High Time For Legalization

For years, marijuana prosecution has troubled a large part of the US population, ranging from smokers to law enforcement, and for good reason. Supporters of legalization provide a long list of arguments that prove the war against pot to be highly unreasonable.

My first argument, and perhaps the most compelling, is that criminalization is impractical and harmful. The criminalization of marijuana use can hold heavy consequences for small-time offenders and fuels an ever-growing, expensive, and frankly, dysfunctional prison system. Many marijuana users are otherwise law-abiding citizens, yet are drastically punished. Moreover, many become hardened criminals through the legal system.

The illegality of marijuana has created an underground market, comparable to that of alcohol during Prohibition. An illegal market has several disadvantages; not only does it prevent taxation that would otherwise be highly profitable to the state, but it is highly wasteful of law enforcement’s time and taxpayer funding. Furthermore, illegal marijuana sales fund other criminal activities. For example, it was well known that the dangerous and powerful Mexican drug cartel heavily profits from marijuana distribution. Yet, just as bootleggers and gangs where hit hard with the legalization of alcohol, so shall those be who sell and illegally distribute marijuana. The war against drugs continues to be a costly and wasteful effort. Legalizing marijuana is simply logical as only further harm can come from the status quo.

Next, an argument that smokers of the drug often cite is the skewed nature of criminalizing marijuana when it is clearly less damaging to the body and mind than alternative legal drugs, such as cigarettes and alcohol. Although marijuana has its own adverse effects, they are far less harmful than that of alcohol and cigarettes. Moreover, marijuana use is not deadly, whereas cigarettes and alcohol can both hold fatal consequences.

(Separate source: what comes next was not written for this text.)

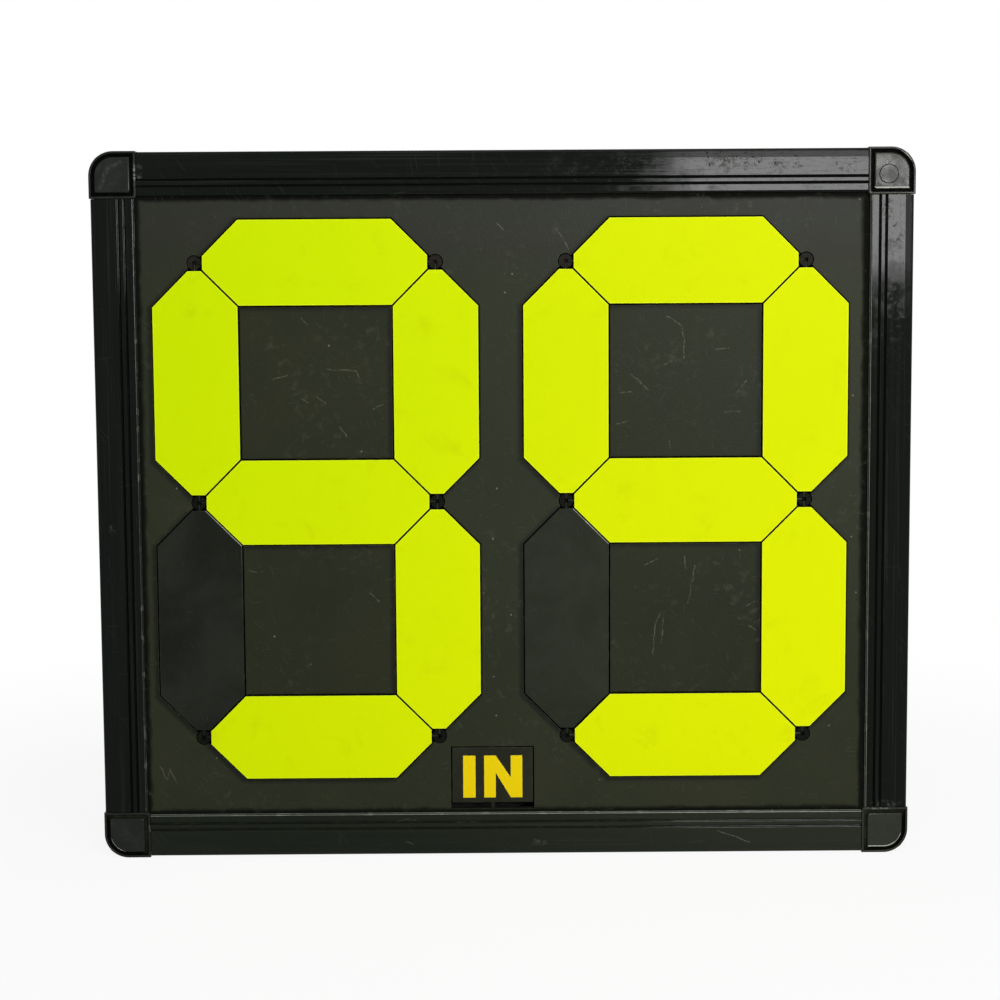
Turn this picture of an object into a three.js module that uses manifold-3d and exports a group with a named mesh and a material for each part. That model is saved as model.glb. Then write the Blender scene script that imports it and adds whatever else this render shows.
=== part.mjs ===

When posed with the question of marijuana legalization, many would agree that it is a question of “when” rather than “if.” Already many states have enacted laws that are headed in the right direction. To this date, 19 states have legalized the medical use of marijuana and a few weeks ago, for the first time, voters of  Washington and Colorado took to the polls to legalize the use of marijuana recreationally.

Now, although such progress toward legalization should not be understated, it is important to note that such measures have not and do not necessarily hold water. Regardless of state action, federally, marijuana is as illegal as it has ever been. In the case of Washington and Colorado, the prosecution of marijuana users and state distributers lies with the Obama administration. Although some are hopeful for the future, the administration has permitted the Drug Enforcement Agency to bust numerous medical marijuana clinics in the past and is legally within its full right to do so again. Yet, progress has been made and the case for legalization continues to grow. I, like others, am hopeful for the future, that perhaps one day in the foreseeable future, marijuana will be federally legal for all.